Consideration must also be given to the change in traffic patterns in downtown from closing down Robson Street to all vehicles.

“The idea of a pedestrian-only Robson Street has been talked about for years in various capacities,” said Smith. “I don’t think we’re ready for that yet. While things are changing in people’s modes of transportation, there is still a need for vehicles and we want to support all transportation needs, whether it be by foot, bike, transit or car.”

“The transit system in Metro Vancouver is not as strong as in other cities around the world, which does make the car still necessary for people to move about.”

A subway station

One significant difference between the 800 to 1000 blocks of Robson Street and Toronto’s Bloor Street and Montreal’s St. Catherine Street is its proximity to rapid transit.

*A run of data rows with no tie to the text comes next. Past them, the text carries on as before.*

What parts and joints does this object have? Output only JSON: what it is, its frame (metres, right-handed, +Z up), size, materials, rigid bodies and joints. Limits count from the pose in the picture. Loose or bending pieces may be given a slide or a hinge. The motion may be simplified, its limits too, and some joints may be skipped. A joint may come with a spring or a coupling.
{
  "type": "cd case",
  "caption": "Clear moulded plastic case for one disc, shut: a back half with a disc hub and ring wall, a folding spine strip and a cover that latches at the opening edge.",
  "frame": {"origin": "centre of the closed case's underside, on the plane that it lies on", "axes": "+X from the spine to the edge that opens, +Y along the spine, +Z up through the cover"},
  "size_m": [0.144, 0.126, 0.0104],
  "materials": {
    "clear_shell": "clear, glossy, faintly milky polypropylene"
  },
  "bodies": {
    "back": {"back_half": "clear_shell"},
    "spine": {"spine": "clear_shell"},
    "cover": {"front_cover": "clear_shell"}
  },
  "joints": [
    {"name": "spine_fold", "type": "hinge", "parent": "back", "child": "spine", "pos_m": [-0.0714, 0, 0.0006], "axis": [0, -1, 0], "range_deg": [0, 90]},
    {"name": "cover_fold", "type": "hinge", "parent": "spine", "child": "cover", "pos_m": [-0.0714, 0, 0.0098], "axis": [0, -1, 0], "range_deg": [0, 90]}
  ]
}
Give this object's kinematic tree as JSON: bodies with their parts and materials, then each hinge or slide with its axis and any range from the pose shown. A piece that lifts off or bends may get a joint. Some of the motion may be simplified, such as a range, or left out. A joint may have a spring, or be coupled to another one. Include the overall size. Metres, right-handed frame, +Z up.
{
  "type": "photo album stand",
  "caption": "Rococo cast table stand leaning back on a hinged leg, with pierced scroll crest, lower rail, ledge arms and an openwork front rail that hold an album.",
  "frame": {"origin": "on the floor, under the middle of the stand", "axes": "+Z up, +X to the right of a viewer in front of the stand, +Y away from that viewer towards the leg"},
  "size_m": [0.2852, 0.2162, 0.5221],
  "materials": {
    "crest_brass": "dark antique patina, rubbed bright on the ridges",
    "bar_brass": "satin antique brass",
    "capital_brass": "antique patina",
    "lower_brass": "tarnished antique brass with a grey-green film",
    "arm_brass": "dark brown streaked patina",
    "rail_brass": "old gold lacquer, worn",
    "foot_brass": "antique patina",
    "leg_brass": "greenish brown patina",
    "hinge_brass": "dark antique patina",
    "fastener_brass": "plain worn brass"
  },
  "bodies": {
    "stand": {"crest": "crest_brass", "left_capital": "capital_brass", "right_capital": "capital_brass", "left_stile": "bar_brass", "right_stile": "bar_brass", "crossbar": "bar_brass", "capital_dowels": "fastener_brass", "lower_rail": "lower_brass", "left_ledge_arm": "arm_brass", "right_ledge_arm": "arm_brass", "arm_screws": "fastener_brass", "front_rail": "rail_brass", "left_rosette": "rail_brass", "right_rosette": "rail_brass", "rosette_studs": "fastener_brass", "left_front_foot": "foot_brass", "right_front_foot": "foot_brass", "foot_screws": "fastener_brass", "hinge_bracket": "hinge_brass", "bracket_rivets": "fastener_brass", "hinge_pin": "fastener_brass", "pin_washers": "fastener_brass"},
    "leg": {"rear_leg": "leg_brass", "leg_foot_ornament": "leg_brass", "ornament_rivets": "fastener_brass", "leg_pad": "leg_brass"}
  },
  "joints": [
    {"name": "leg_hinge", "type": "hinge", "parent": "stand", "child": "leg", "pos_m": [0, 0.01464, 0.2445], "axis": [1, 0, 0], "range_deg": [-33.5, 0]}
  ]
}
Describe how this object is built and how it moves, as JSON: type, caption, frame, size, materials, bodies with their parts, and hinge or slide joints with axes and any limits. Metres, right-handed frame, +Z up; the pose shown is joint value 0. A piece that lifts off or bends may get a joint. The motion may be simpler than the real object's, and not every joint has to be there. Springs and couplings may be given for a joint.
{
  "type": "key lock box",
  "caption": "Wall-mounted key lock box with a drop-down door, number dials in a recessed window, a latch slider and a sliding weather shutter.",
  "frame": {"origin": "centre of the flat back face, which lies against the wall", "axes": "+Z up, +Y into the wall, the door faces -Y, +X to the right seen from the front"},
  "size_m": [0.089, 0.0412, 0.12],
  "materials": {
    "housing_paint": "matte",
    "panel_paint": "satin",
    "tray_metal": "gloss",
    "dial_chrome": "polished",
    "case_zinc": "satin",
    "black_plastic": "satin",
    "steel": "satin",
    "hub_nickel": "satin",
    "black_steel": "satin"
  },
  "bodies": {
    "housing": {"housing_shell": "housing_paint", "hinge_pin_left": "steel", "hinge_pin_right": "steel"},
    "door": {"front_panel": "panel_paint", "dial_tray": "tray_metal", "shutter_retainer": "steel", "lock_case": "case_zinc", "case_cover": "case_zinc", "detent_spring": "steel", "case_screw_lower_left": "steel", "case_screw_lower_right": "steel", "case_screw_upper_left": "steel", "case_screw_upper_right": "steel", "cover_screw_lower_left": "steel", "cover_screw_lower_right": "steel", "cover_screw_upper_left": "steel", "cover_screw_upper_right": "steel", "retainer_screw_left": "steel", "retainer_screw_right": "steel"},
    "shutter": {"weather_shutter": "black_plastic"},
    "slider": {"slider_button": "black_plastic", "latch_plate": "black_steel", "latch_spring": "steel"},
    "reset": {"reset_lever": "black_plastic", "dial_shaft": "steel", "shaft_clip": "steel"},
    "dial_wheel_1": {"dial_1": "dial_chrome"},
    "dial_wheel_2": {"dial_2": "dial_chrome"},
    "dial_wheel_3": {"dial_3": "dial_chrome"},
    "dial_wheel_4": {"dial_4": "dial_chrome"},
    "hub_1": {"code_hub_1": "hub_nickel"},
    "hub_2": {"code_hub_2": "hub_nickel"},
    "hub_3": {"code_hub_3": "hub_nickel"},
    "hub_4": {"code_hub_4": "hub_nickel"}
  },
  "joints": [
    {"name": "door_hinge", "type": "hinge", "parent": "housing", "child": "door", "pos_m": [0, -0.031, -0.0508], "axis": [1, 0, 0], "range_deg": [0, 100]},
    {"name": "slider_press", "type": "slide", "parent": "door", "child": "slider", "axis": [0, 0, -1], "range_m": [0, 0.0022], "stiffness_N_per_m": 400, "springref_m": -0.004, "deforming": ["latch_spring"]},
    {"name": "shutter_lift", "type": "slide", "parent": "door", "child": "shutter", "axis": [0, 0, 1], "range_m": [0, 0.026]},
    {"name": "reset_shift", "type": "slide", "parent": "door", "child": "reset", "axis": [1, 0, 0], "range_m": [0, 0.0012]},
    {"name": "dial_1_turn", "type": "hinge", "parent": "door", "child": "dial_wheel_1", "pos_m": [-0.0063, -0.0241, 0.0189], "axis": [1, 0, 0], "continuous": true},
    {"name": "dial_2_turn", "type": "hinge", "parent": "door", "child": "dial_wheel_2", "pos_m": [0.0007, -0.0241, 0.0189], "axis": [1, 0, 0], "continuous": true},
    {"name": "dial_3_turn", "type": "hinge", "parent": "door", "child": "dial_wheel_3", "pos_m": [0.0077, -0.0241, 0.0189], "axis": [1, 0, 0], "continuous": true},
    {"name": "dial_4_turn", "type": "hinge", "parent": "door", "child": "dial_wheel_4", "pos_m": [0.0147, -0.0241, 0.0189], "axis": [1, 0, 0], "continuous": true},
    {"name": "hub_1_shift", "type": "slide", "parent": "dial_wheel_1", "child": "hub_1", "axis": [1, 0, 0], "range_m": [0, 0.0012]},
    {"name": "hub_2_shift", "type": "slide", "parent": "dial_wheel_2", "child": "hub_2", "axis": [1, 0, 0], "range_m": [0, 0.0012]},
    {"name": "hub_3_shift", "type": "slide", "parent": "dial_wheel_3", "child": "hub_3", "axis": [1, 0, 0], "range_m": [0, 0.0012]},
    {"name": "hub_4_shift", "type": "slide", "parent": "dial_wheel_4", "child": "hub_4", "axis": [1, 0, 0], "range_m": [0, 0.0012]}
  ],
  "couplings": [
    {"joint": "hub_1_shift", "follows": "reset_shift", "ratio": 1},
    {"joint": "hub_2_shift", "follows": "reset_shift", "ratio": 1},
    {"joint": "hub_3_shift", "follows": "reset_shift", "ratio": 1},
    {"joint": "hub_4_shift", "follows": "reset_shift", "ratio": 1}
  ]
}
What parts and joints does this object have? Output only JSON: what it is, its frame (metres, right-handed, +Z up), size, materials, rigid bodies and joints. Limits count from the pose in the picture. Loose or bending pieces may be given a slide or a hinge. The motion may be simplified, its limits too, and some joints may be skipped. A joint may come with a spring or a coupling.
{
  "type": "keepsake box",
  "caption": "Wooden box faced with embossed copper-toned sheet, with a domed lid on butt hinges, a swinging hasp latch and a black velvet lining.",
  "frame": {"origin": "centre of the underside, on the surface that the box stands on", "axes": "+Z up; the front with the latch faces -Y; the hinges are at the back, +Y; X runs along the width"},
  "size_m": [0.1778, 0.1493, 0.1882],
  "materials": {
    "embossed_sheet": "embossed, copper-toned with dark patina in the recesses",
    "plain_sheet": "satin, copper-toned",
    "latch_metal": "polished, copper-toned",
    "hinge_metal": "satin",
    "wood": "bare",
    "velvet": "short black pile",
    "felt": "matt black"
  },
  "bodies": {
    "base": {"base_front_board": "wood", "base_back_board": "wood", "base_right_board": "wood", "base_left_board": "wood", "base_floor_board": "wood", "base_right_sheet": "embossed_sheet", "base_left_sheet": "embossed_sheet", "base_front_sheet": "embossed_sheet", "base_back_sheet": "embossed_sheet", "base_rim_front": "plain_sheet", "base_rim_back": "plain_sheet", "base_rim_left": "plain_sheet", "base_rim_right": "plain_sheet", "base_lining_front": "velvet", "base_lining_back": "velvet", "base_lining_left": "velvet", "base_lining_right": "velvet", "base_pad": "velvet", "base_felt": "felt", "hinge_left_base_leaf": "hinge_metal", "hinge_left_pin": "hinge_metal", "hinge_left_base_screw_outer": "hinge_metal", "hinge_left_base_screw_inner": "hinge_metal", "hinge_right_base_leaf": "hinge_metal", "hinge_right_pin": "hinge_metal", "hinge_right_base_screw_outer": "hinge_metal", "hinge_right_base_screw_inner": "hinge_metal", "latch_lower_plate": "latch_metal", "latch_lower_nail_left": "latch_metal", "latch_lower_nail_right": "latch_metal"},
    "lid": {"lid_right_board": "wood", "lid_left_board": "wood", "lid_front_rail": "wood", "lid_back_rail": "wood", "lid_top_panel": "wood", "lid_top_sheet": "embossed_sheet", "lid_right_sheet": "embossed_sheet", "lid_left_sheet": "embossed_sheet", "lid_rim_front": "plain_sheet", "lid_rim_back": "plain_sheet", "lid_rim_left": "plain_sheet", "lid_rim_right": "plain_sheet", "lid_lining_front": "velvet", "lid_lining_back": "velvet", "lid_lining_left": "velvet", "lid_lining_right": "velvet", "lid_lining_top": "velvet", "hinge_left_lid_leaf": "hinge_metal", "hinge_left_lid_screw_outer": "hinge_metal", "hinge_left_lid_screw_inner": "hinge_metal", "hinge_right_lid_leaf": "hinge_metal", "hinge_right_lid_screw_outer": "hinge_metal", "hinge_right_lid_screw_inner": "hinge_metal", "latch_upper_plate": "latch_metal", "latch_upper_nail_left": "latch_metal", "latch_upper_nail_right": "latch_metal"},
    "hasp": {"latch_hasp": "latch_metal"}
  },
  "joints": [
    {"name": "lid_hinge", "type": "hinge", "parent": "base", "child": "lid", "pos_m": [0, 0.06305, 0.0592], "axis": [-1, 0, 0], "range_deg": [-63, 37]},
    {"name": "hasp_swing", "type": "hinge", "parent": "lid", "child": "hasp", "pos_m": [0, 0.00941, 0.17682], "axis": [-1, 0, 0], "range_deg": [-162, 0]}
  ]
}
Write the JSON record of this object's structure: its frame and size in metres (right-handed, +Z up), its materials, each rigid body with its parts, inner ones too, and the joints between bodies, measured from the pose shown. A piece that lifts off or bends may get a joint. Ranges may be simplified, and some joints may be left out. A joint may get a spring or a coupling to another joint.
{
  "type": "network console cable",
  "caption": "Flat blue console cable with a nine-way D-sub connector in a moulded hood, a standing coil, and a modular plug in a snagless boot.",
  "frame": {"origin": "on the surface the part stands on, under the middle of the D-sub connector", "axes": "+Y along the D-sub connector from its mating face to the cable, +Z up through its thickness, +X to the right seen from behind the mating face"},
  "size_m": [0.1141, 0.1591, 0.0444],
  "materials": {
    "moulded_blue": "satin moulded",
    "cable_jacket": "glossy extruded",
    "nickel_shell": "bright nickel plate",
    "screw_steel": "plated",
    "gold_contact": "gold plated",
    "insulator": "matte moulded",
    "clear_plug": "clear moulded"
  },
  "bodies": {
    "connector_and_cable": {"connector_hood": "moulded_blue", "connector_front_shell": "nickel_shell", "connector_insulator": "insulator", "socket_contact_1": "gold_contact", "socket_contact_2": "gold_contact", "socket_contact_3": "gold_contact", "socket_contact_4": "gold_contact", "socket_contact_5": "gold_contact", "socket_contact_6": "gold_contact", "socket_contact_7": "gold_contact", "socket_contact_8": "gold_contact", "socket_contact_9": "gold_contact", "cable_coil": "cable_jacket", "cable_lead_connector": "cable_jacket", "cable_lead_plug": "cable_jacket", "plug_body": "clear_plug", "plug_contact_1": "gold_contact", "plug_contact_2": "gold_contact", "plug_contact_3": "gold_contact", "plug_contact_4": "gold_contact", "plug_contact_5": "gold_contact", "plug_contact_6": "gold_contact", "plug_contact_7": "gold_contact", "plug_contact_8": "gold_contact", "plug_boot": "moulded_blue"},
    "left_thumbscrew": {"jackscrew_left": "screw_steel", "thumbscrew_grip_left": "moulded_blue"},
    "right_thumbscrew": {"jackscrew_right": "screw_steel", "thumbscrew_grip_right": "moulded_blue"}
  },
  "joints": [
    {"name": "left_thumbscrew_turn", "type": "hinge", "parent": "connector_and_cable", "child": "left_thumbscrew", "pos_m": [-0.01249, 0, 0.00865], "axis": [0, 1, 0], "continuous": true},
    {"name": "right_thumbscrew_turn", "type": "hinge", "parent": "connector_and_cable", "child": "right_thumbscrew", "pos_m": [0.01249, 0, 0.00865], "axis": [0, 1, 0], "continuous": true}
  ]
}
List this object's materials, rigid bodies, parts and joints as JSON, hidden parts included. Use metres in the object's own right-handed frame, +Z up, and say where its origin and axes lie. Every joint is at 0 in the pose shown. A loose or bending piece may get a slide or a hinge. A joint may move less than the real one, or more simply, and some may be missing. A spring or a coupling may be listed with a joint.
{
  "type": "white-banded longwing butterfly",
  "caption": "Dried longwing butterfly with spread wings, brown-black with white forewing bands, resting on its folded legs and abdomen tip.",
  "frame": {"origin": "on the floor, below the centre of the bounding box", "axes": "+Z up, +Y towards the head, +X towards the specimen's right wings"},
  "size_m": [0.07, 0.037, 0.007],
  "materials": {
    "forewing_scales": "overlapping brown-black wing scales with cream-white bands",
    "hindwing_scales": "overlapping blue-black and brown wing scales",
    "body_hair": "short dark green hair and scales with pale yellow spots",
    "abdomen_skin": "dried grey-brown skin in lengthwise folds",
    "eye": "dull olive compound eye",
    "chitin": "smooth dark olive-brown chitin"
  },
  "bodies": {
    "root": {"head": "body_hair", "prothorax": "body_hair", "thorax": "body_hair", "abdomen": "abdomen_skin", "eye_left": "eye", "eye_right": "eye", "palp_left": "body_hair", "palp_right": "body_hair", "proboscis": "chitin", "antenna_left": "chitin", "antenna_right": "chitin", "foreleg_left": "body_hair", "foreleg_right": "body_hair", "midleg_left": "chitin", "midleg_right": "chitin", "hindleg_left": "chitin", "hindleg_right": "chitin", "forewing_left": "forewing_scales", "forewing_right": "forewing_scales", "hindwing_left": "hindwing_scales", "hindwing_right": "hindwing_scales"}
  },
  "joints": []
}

There are two TTC subway stations along the core of Bloor Street’s retail strip that provide ample foot traffic to businesses. And in Montreal, there are five Metro subway stations along the main stretch of retail along St. Catherine Street.

Meanwhile, the Robson Street retail district’s nearest SkyTrain stations – Burrard Station and Vancouver City Centre Station – are several city blocks away. A subway station at the intersection of Bute and Robson streets, for example, would not only enhance the existing core of the retail district but also act to expand it westward, perhaps all the way to Denman Street.

Of course, there are no plans to extend SkyTrain to the West End anytime soon, and such an extension would likely be associated with a new line to the North Shore should that ever happen.

Despite being one of downtown Vancouver’s densest and most pedestrian-friendly areas, car ownership within the West End neighbourhood remains relatively high with a recent City survey revealing nearly half of the residents in the area own a vehicle. Approximately 45,000 people live in the West End, a geographical area of two square kilometres.